All that to say, 3 months is still such early days. Give yourself time (and the grace) to fall in love with your child. I understand about missing the closeness of nursing; I missed that too with my adopted sons. But you can do things that encourage closeness: enjoy and touch and kiss all that wonderful baby skin; play peek-a-boo; rock your baby and sing songs; carry your baby in a sling all the time; rub noses; and say to your baby over and over, “I love you!” As you act in a loving manner to your baby and you hear, not just in your head, but out loud that you love him, you will start to feel all that wonderful baby love…

Dorothy said:

This might sound totally strange…but when I have had really hard times bonding with some of my FASD/Autistic kids due to irritating or disruptive behaviors I have mentally allowed myself to shift into ‘foster mom mode’ which seems to take the pressure off the behavior modification. If I am not trying to ‘change’ them but just love them exactly where they are at I can allow the attachment to grow a lot more freely. It’s like instantly giving the child extra grace and myself permission to not ‘get down to business’ on ‘fixing’ the child. It seems backward – but being one step emotionally removed helps me to be more loving and kind to my unbonded child and to not play the ‘what I gave up game.”

Sandee said:

It is very hard to wish up a feeling …especially if you are handling difficult behavior. Compassion for her past and even for her present…yes. Then I think … love is not a feeling….always, right? ITs a choice, its actions. But you want it to be a feeling at least SOMETIMES. So I just started praying about it…that God would give me the love. That he would fill my heart with love that would flow over to her. Again and again, I see with all my kids..ONLY if I fill my cup with God’s love for me, do I have anything of worth in the love department to share with them…

Jennifer said:

You are not alone. My theory is that you become used to the children you have already and you cannot help but have expectations that the new little one you bring into your family will “fit in” and feel like yours sooner than is realistic. We can’t help it. We want to love this new child just like we love the ones we already have, and we can’t wait to do so. But your new little one is coming from a completely different experience, and won’t fit in right away. The reality (at least for me) was that it took six months before I started feeling like I wasn’t just babysitting, and a full year before I was ready to step in front of a bullet for my new baby…

Michelle said:

…The year that I brought my son home (at 18months old) was the hardest year of my life. It was not because he was difficult or not attaching. Quite the opposite, he was doing everything he could to learn his new surroundings and new life. I have three bio. children and I REALLY struggled with feeling that I would always love them more. I had so much guilt over this. I really felt like a failure as an adoptive mom. This guilt and my own pride with wanting everything to be perfect caused me to be really hard on him. I look back now and realize how unreasonable I was on myself and on him 🙁 But God is good and He is faithful! My love and attachment to my son could not be stronger. We cannot imagine life without him. There was no magical cure… just time and God’s restorative and healing power working in our lives…
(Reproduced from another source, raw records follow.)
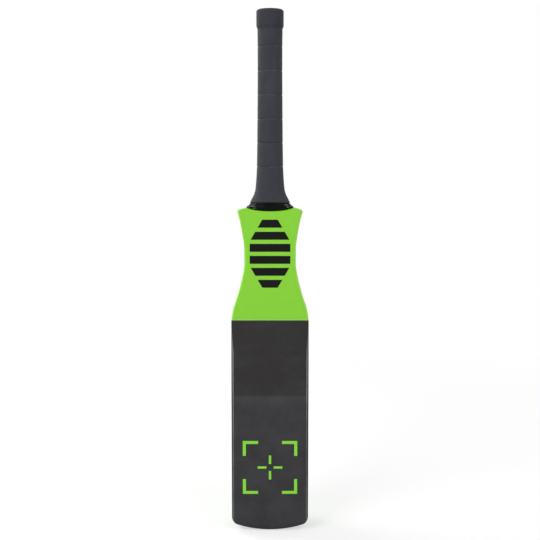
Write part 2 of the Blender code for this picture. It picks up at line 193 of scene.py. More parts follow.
class Bench:
    """One material's nodes, with short calls for what the finishes have in common."""

    edge_start_run: float = 0.15
    edge_end_run: float = 0.10
    edge_outward: Span = (0.10, 0.25)

    def __init__(self, name: str) -> None:
        """Start a material.

        Args:
            name: the material's name.
        """
        self.material = bpy.data.materials.new(name)
        self.material.use_nodes = True
        self.tree = self.material.node_tree
        self.shader = self.tree.nodes["Principled BSDF"]
        self.place = self.add("ShaderNodeTexCoord").outputs["Object"]

    def add(self, kind: str, **settings: object) -> bpy.types.Node:
        """Add a node.

        Args:
            kind: the node's type name.
            settings: properties to set on it.

        Returns:
            The node.
        """
        node = self.tree.nodes.new(kind)
        for name, value in settings.items():
            setattr(node, name, value)
        return node

    def feed(self, socket: Socket, value: object) -> None:
        """Set a socket to a number or colour, or link another socket to it.

        Args:
            socket: the socket to feed.
            value: a number, colour or other socket.
        """
        if isinstance(value, Socket):
            self.tree.links.new(value, socket)
        else:
            socket.default_value = value

    def maths(self, operation: str, first: object, second: object = 0.0,
              third: object = 0.0) -> Socket:
        """One arithmetic step.

        Args:
            operation: the step, such as MULTIPLY.
            first: a number or socket.
            second: a number or socket.
            third: a number or socket, where the step takes three.

        Returns:
            The result's socket.
        """
        node = self.add("ShaderNodeMath", operation=operation)
        for index, value in enumerate((first, second, third)):
            self.feed(node.inputs[index], value)
        return node.outputs[0]

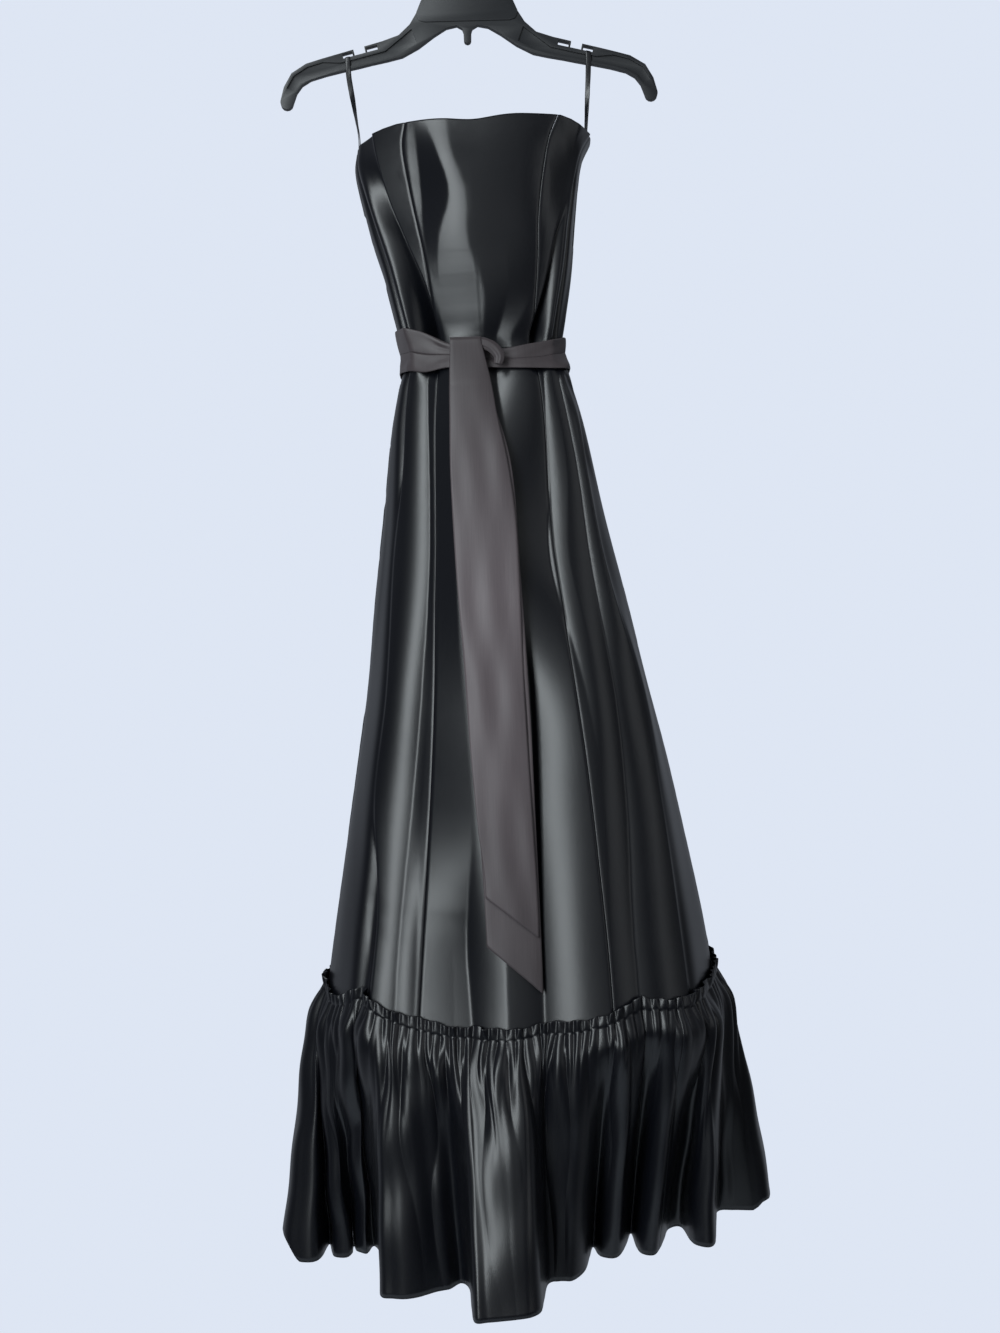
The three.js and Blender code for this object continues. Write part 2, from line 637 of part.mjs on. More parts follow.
// Where a ray from inside the waist meets the taut outline of the dress about z
function tautPoint(garment, angle, z) {
  const hull = tautAbout(garment, z);
  const centre = new THREE.Vector2(WAIST_MIDDLE, SIDE_DEPTH);
  const ray = new THREE.Vector2(Math.cos(angle), Math.sin(angle));
  for (let n = 0; n < hull.length; n += 1) {
    const a = hull[n];
    const edge = hull[(n + 1) % hull.length].clone().sub(a);
    const toStart = a.clone().sub(centre);
    const det = ray.x * edge.y - ray.y * edge.x;
    const reach = (toStart.x * edge.y - toStart.y * edge.x) / det;
    const place = (toStart.x * ray.y - toStart.y * ray.x) / det;
    if (reach > 0 && place >= 0 && place <= 1) {
      return centre.clone().addScaledVector(ray, reach);
    }
  }
  throw new Error('the ray misses the outline');
}

// The height of one edge of the sash at a point of the waist
function sashHeight(edge, point) {
  let k = 0;
  while (k < SASH_FRONT.length - 2 && point.x > SASH_FRONT[k + 1].x) {
    k += 1;
  }
  const a = SASH_FRONT[k];
  const b = SASH_FRONT[k + 1];
  const front = lerp(a[edge], b[edge], clamp((point.x - a.x) / (b.x - a.x), 0, 1));
  return lerp(front, SASH_BACK[edge], smooth((point.y - SIDE_DEPTH) / 30));
}

// One ring of a tier of the sash, between two of its edges, standing off the taut outline
function sashRing(garment, upperEdge, lowerEdge, down, standOff) {
  const ring = sashAngles(garment).map((angle) => {
    const guess = tautPoint(garment, angle, WAIST_Z);
    const z = lerp(sashHeight(upperEdge, guess), sashHeight(lowerEdge, guess), down);
    const point = tautPoint(garment, angle, z);
    return new THREE.Vector3(point.x, point.y, z);
  });
  const outward = ringOutward(ring);
  return ring.map((point, k) => point.addScaledVector(outward[k], standOff));
}

function addSashBands(group, garment) {
  const rest = SASH_WALL + 2.3;
  const shift = (rings, z) => rings.forEach((point) => {
    point.z += z;
  });
  const upper = [
    sashRing(garment, 'top', 'crease', 0, rest),
    sashRing(garment, 'top', 'crease', 0.5, rest + 1.4),
    sashRing(garment, 'top', 'crease', 1, rest + 0.9),
  ];
  const lower = [
    sashRing(garment, 'crease', 'low', 0, rest),
    sashRing(garment, 'crease', 'low', 0.5, rest + 0.9),
    sashRing(garment, 'crease', 'low', 1, rest),
  ];
  shift(upper[2], SEAM_GAP / 2);
  shift(lower[0], -SEAM_GAP / 2);
  [['sash_band_upper', upper], ['sash_band_lower', lower]].forEach(([name, rings]) => {
    const inner = wallRings(rings, SASH_WALL);
    const outerGrid = panelGrid(rings, 0, rings[0].length);
    const innerGrid = panelGrid(inner, 0, rings[0].length);
    group.add(makeMesh(name, wallGeometry(outerGrid, innerGrid), SASH_SATIN));
  });
  return Math.min(...[...upper, ...lower].map((ring) => clothFront([ring], WAIST_MIDDLE, 0)));
}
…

Thank you again to each one of you who shared so openly from your own lives.

We had seven children before we adopted our children from Ethiopia.  Little Man and Eby came home in March 2007 at the ages of five months and 23 months.  Dimples followed two months later at five and a half.  Honeybee followed in August 2008 a month before her ninth birthday.  If I am completely honest, I would say that the bonding and attachment process continues with our girls.  We love them and are committed to them, but it takes time to build intimacy and overcome the wounds to their hearts.

Children who have experienced trauma, neglect, abuse, and come to us with broken hearts, don’t quickly believe that you are going to be their parents forever.  It takes time to gain their trust and win their hearts.  They want parents and they want to feel secure in the family, but they also don’t know what a family really is.  They don’t know yet that love is a decision and commitment, not a feeling.

I cherish the moments when those loving feelings rush over me; I recognize them as familiar and natural.  I wish I felt them all the time!  It is challenging to have those lovely feelings when my child is pushing me away.  Just today one of my daughters wrote on the back of her hand, “I like Dad.  He is nise.” On the palm she wrote, “I don’t like Mom.  She is mene.”  Somehow those words don’t fill my heart with joy, but I look in my daughter’s eyes and I tell her I love her.  Then I tell her to go wash her hand.

Such is the dance of attachment — the push and pull, the tears and joy, the love.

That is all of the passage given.